Description of the task
Go through the material below, count the lines with the word "from", and reply with the count alone.

Records for this task
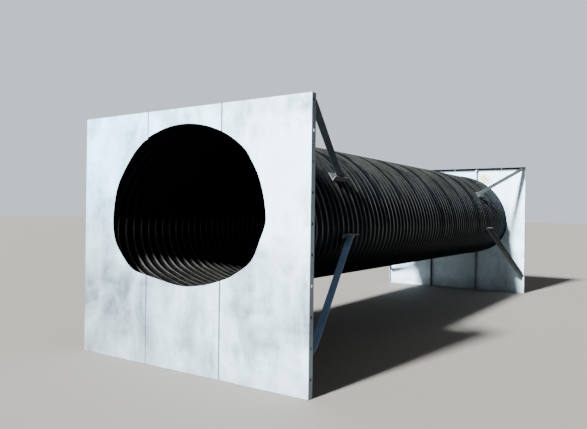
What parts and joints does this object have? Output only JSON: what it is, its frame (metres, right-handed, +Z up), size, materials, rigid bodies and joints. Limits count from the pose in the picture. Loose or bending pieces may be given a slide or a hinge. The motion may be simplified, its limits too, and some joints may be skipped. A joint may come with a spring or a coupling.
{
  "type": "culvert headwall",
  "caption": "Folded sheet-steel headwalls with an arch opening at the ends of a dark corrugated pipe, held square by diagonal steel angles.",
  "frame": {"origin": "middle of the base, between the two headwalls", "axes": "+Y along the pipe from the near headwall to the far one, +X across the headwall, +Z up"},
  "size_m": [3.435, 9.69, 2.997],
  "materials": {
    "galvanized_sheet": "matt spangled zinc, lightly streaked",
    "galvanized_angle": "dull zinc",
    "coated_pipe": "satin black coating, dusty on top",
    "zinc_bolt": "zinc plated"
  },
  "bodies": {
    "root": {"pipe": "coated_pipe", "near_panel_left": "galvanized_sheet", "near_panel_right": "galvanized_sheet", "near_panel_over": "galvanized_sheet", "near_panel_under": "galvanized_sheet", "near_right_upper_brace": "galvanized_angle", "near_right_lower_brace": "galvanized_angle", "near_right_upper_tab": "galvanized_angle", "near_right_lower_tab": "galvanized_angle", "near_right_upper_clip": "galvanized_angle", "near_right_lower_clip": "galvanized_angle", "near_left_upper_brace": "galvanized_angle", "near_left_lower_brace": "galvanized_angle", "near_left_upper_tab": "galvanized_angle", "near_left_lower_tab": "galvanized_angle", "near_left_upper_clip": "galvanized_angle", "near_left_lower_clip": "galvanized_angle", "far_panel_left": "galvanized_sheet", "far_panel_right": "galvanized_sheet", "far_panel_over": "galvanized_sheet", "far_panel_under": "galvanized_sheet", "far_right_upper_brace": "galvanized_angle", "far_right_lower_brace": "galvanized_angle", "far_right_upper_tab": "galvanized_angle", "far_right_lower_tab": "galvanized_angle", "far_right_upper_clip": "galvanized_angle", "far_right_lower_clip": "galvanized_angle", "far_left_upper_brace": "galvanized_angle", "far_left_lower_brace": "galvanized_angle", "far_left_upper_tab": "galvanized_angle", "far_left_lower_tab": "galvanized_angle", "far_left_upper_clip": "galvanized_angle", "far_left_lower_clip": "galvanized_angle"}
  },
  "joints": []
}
==
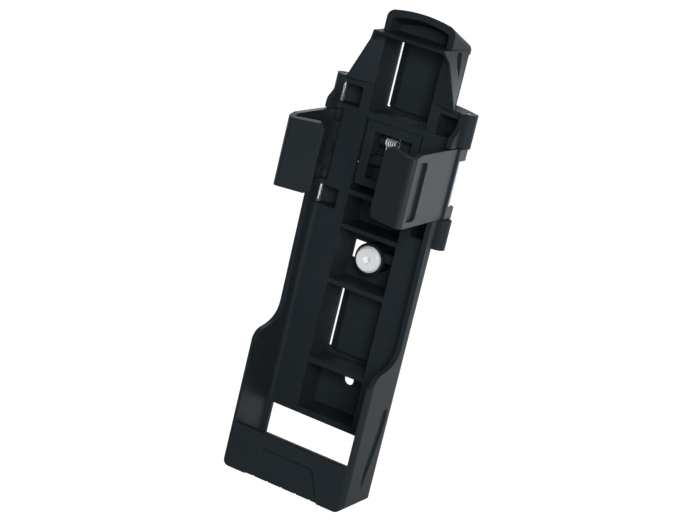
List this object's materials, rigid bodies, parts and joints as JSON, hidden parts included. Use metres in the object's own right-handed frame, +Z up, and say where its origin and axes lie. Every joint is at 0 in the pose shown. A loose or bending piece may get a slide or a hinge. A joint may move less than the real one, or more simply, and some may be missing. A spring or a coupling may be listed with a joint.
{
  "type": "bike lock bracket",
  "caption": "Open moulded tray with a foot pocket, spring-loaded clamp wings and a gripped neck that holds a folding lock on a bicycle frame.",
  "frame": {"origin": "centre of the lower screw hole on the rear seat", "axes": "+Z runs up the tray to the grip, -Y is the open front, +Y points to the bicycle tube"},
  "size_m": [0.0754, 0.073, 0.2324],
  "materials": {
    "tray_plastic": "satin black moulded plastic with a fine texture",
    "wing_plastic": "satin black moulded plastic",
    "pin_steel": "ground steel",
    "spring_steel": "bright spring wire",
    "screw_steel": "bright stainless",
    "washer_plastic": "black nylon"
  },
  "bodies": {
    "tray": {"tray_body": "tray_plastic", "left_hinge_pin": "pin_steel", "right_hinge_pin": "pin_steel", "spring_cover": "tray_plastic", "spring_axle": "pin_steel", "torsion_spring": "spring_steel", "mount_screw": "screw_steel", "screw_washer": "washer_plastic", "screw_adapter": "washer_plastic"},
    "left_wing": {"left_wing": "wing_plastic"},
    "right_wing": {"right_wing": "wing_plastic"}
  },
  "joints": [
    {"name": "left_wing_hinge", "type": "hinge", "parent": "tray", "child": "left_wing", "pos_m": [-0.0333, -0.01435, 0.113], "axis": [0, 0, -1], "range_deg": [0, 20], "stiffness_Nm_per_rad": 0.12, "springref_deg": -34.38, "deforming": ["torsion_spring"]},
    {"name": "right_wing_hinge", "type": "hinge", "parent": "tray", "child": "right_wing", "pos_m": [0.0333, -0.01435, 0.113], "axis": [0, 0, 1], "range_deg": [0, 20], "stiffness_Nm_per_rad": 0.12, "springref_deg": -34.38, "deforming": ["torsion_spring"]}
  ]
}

Final result
2